* [DIRECTIONS]: Your task is to quote exactly the run of lines that starts at the line containing "Recreate this object" and ends at the line containing "SKULL_TRIANGLES = 7600", including both.

----- DATA SHOWN -----

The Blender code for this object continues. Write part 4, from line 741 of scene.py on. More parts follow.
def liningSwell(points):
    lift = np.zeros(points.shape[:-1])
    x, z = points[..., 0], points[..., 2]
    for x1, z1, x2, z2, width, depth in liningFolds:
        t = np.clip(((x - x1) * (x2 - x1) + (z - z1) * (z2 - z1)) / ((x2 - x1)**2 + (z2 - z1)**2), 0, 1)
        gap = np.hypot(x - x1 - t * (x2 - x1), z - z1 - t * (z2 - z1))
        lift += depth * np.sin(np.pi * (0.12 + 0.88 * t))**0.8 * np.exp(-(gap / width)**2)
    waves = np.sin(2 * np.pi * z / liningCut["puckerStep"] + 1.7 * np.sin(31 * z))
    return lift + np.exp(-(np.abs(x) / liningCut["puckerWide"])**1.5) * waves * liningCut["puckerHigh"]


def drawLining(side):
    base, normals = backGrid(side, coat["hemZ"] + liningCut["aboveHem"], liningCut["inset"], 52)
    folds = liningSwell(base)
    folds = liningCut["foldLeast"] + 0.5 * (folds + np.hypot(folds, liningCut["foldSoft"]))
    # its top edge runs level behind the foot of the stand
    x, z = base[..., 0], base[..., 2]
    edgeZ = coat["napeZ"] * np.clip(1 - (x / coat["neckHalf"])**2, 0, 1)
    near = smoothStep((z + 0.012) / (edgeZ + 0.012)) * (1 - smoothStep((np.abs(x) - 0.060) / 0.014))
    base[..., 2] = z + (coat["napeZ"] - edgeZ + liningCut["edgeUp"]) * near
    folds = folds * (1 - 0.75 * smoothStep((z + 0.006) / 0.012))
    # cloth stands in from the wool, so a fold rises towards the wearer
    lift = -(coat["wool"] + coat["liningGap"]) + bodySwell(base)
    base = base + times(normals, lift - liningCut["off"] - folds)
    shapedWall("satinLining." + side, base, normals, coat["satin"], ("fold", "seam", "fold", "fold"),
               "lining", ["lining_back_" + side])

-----
----- DATA SHOWN -----

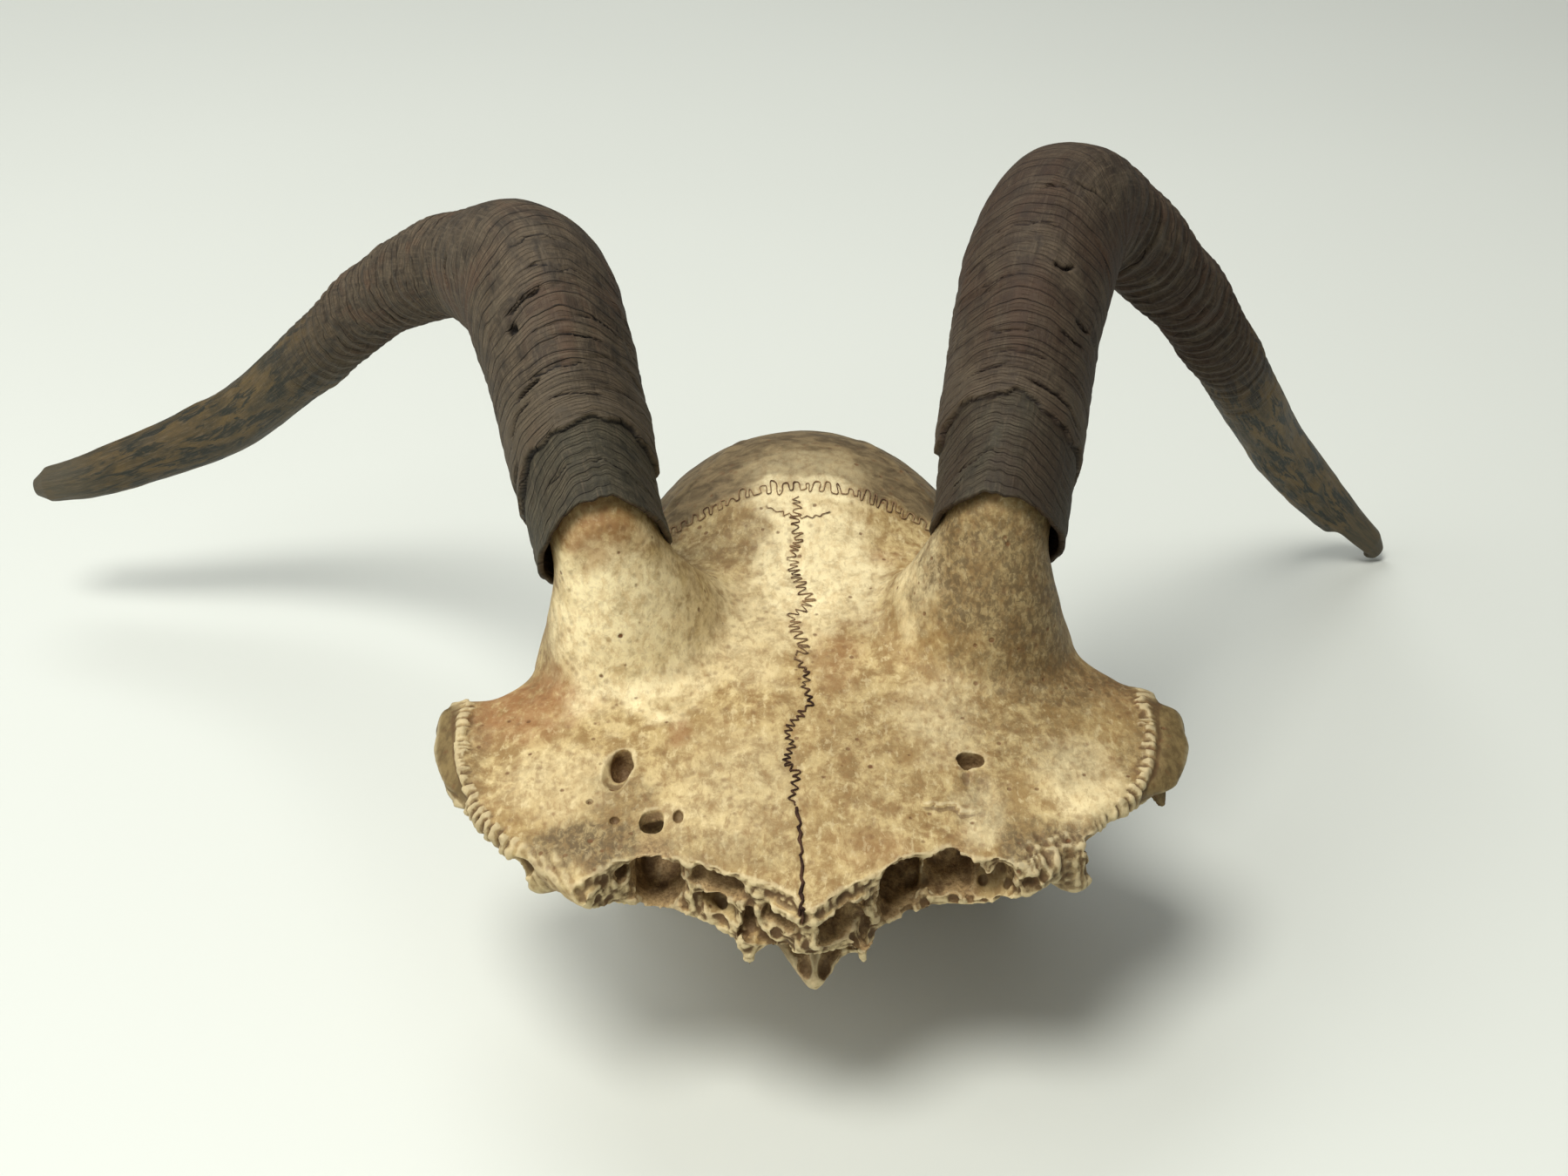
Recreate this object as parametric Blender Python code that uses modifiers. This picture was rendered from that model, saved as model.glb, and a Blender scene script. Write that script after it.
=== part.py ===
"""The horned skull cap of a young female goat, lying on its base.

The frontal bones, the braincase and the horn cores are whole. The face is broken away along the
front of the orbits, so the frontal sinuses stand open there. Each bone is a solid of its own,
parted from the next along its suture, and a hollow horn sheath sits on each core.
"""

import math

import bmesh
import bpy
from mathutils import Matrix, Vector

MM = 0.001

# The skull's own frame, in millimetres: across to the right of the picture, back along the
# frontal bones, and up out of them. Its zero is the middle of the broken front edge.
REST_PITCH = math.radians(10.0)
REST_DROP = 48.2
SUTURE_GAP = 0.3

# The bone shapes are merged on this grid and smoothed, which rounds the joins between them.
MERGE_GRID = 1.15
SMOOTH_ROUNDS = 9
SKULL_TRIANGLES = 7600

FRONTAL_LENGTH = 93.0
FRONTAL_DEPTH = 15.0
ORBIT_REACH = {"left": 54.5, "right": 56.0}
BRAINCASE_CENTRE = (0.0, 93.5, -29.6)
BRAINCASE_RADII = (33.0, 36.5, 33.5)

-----
----- DATA SHOWN -----

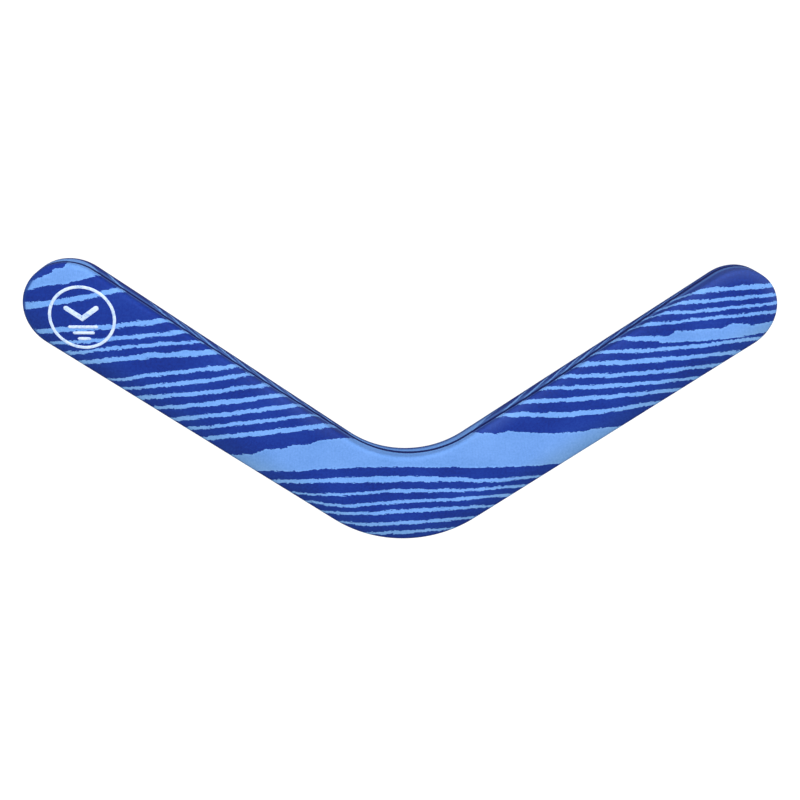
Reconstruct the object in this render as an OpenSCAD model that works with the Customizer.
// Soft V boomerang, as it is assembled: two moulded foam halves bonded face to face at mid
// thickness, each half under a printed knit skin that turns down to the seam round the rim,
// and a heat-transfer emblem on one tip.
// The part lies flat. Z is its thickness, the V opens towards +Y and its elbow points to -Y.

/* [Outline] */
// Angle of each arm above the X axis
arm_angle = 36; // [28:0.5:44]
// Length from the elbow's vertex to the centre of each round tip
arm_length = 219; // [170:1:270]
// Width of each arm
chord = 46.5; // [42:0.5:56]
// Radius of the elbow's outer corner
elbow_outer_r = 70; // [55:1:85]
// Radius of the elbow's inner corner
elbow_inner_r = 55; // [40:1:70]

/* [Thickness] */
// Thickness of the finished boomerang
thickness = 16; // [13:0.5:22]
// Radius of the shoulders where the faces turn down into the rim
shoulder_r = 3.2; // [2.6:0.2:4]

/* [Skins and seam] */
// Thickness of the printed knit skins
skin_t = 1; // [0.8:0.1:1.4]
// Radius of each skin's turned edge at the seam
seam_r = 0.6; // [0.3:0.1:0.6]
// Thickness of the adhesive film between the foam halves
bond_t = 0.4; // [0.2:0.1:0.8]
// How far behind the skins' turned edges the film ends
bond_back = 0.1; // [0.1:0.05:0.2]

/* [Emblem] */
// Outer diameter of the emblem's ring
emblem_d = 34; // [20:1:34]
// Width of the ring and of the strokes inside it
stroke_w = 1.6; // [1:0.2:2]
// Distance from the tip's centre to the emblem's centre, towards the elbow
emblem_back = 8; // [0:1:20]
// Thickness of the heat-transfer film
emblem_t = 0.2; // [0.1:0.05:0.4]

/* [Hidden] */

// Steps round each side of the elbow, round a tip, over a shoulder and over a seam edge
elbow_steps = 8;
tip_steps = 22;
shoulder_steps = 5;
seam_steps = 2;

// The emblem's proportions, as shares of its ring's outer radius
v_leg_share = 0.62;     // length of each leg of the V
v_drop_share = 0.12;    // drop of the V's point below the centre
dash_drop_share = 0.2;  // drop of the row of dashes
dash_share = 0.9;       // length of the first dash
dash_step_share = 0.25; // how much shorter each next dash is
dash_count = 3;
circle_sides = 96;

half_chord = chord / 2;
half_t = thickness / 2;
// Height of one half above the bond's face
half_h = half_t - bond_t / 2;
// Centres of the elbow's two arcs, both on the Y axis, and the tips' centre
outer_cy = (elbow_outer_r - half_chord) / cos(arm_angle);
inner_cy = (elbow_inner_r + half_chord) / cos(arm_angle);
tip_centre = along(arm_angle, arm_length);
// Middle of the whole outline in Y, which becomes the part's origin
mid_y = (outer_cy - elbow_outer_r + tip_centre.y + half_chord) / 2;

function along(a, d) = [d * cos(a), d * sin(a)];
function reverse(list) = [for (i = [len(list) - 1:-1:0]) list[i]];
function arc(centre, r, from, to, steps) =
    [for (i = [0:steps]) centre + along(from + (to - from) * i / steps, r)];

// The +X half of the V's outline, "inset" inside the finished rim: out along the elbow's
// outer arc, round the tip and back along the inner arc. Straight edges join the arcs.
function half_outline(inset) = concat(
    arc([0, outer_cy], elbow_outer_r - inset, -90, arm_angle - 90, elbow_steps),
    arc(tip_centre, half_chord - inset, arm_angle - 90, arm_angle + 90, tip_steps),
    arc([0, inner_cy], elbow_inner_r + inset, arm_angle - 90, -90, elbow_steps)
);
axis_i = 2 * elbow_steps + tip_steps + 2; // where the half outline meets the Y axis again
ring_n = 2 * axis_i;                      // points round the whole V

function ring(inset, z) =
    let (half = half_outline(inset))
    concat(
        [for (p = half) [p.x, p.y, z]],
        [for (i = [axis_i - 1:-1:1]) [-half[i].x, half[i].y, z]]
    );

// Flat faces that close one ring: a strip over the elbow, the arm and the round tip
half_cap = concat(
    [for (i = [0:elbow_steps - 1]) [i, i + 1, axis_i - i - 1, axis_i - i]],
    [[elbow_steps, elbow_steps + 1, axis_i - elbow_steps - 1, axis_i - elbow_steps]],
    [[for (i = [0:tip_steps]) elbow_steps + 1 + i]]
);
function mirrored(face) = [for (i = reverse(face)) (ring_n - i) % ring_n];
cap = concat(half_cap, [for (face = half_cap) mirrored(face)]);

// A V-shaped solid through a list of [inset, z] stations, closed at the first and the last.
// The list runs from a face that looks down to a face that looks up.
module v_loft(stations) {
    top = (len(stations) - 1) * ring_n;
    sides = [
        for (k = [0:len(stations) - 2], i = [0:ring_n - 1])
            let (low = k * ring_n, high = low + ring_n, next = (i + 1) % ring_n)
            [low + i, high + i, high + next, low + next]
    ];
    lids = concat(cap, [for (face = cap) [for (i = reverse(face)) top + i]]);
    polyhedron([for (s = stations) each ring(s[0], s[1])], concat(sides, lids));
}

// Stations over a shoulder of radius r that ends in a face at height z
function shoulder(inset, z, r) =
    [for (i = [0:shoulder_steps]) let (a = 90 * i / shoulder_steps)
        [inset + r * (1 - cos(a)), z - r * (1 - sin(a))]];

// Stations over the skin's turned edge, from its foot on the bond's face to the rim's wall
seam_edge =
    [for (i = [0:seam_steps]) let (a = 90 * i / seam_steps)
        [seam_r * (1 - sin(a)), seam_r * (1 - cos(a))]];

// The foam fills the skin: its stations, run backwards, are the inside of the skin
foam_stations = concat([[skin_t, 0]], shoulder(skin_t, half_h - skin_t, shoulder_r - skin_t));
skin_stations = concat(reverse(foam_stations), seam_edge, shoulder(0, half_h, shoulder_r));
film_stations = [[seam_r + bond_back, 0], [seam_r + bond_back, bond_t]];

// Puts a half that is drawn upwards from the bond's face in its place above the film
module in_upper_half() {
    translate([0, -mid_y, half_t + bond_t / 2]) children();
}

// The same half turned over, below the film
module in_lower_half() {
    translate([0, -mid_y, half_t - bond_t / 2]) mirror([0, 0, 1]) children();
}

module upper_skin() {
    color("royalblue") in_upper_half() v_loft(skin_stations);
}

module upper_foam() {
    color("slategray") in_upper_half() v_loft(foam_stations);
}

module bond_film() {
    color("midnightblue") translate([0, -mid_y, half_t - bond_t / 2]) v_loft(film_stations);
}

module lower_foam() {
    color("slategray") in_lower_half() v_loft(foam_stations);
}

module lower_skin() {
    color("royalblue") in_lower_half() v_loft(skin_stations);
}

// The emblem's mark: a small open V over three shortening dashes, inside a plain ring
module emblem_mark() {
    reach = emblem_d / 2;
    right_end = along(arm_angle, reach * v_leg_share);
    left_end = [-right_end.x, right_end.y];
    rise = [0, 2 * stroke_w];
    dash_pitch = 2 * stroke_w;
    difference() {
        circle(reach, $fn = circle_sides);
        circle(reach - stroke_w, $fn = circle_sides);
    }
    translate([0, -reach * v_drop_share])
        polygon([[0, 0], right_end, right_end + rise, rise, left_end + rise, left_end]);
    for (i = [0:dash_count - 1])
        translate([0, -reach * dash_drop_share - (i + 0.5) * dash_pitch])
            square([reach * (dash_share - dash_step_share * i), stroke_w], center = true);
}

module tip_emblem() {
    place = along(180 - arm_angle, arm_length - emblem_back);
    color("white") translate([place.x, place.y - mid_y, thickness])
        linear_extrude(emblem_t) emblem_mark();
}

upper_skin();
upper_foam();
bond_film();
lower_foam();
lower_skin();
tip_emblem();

-----

* [TASK RESPONSE]:
Recreate this object as parametric Blender Python code that uses modifiers. This picture was rendered from that model, saved as model.glb, and a Blender scene script. Write that script after it.
=== part.py ===
"""The horned skull cap of a young female goat, lying on its base.

The frontal bones, the braincase and the horn cores are whole. The face is broken away along the
front of the orbits, so the frontal sinuses stand open there. Each bone is a solid of its own,
parted from the next along its suture, and a hollow horn sheath sits on each core.
"""

import math

import bmesh
import bpy
from mathutils import Matrix, Vector

MM = 0.001

# The skull's own frame, in millimetres: across to the right of the picture, back along the
# frontal bones, and up out of them. Its zero is the middle of the broken front edge.
REST_PITCH = math.radians(10.0)
REST_DROP = 48.2
SUTURE_GAP = 0.3

# The bone shapes are merged on this grid and smoothed, which rounds the joins between them.
MERGE_GRID = 1.15
SMOOTH_ROUNDS = 9
SKULL_TRIANGLES = 7600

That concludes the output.